* SET EXERCISE:
Collect every line that includes the string "joints".

* DATA EXTRACT:
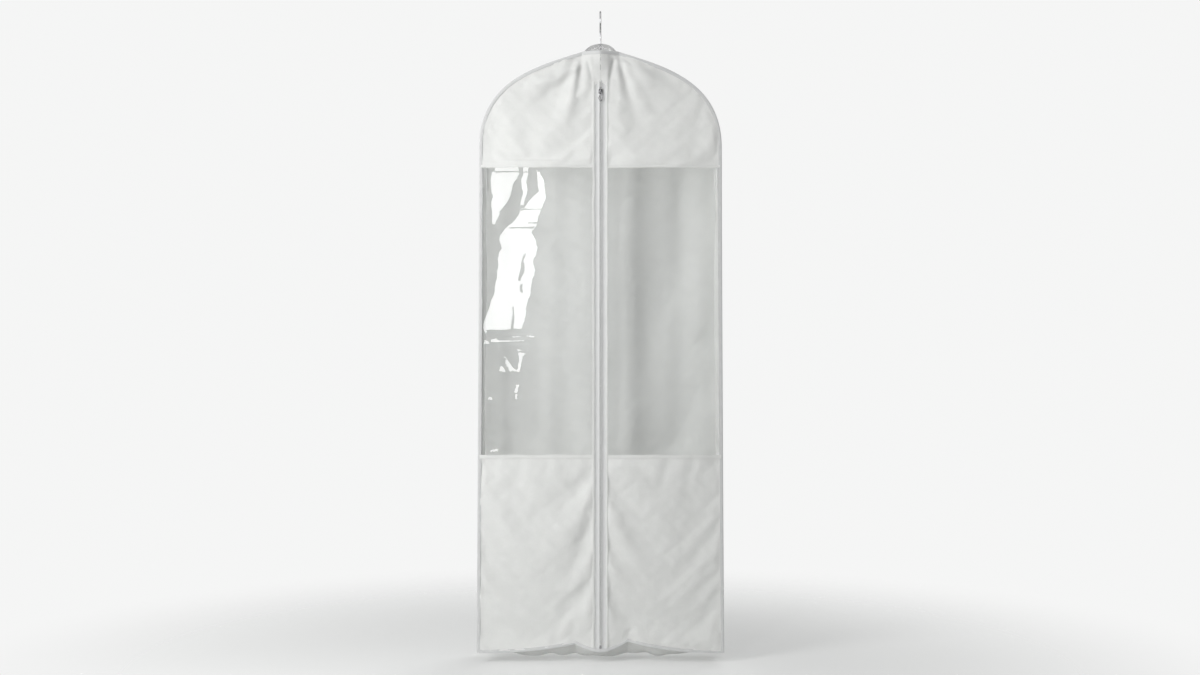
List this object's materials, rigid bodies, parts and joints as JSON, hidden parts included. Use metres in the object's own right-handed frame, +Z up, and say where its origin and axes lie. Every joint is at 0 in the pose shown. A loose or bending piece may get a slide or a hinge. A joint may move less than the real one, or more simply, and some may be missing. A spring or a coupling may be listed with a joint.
{
  "type": "garment bag",
  "caption": "Long gusseted hanging garment bag with a zipped front, clear windows, bound edges and a clear neck cap, on a hanger with a swivel hook.",
  "frame": {"origin": "the inside of the hook's crown, where it sits on the rail, on the hook's swivel axis", "axes": "+Z up, the zipped front faces -Y, +X to the right as the front is looked at"},
  "size_m": [0.6, 0.1079, 1.6144],
  "materials": {
    "nonwoven": "matt white non-woven fabric",
    "vinyl": "clear glossy vinyl film",
    "binding": "folded white tape, slight sheen",
    "zip_tape": "woven polyester tape",
    "zip_coil": "moulded nylon coil",
    "zip_metal": "satin nickel plate",
    "stay": "extruded plastic rod",
    "hanger": "satin moulded plastic",
    "hook_wire": "bright plated wire"
  },
  "bodies": {
    "bag": {"back_edge_binding_left": "binding", "back_edge_binding_right": "binding", "back_hem_binding": "binding", "back_neck_binding": "binding", "back_panel": "nonwoven", "bottom_gusset": "nonwoven", "front_edge_binding_left": "binding", "front_edge_binding_right": "binding", "front_hem_binding": "binding", "front_neck_binding": "binding", "hanger_body": "hanger", "hook_washer": "hook_wire", "neck_cap": "vinyl", "shoulder_gusset_left": "nonwoven", "shoulder_gusset_right": "nonwoven", "shoulder_stay_back": "stay", "shoulder_stay_front": "stay", "side_gusset_left": "nonwoven", "side_gusset_right": "nonwoven", "yoke_neck_left": "nonwoven", "yoke_neck_right": "nonwoven", "zip_bottom_stop": "zip_metal"},
    "front_left": {"yoke_left": "nonwoven", "window_top_seam_left": "nonwoven", "window_left": "vinyl", "window_hem_left": "nonwoven", "lower_panel_left": "nonwoven", "zip_tape_left": "zip_tape", "zip_coil_left": "zip_coil", "zip_top_stop_left": "zip_metal"},
    "front_right": {"yoke_right": "nonwoven", "window_top_seam_right": "nonwoven", "window_right": "vinyl", "window_hem_right": "nonwoven", "lower_panel_right": "nonwoven", "zip_tape_right": "zip_tape", "zip_coil_right": "zip_coil", "zip_top_stop_right": "zip_metal"},
    "slider": {"zip_slider": "zip_metal"},
    "pull": {"zip_pull": "zip_metal"},
    "hook": {"hanger_hook": "hook_wire"}
  },
  "joints": [
    {"name": "hook_swivel", "type": "hinge", "parent": "bag", "child": "hook", "pos_m": [0, 0, -0.087], "axis": [0, 0, 1], "continuous": true},
    {"name": "zip_slide", "type": "slide", "parent": "bag", "child": "slider", "axis": [0, 0, -1], "range_m": [0, 1.36]},
    {"name": "front_left_open", "type": "hinge", "parent": "bag", "child": "front_left", "pos_m": [-0.2903, -0.05, -0.892], "axis": [0, 0, -1], "range_deg": [0, 55]},
    {"name": "front_right_open", "type": "hinge", "parent": "bag", "child": "front_right", "pos_m": [0.2903, -0.05, -0.892], "axis": [0, 0, 1], "range_deg": [0, 55]},
    {"name": "pull_swing", "type": "hinge", "parent": "slider", "child": "pull", "pos_m": [0, -0.0544, -0.204], "axis": [-1, 0, 0], "range_deg": [0, 165]}
  ],
  "couplings": [
    {"joint": "front_left_open", "follows": "zip_slide", "rad_per_m": 0.705},
    {"joint": "front_right_open", "follows": "zip_slide", "rad_per_m": 0.705}
  ]
}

* FINISHED ANSWER:
List this object's materials, rigid bodies, parts and joints as JSON, hidden parts included. Use metres in the object's own right-handed frame, +Z up, and say where its origin and axes lie. Every joint is at 0 in the pose shown. A loose or bending piece may get a slide or a hinge. A joint may move less than the real one, or more simply, and some may be missing. A spring or a coupling may be listed with a joint.
  "joints": [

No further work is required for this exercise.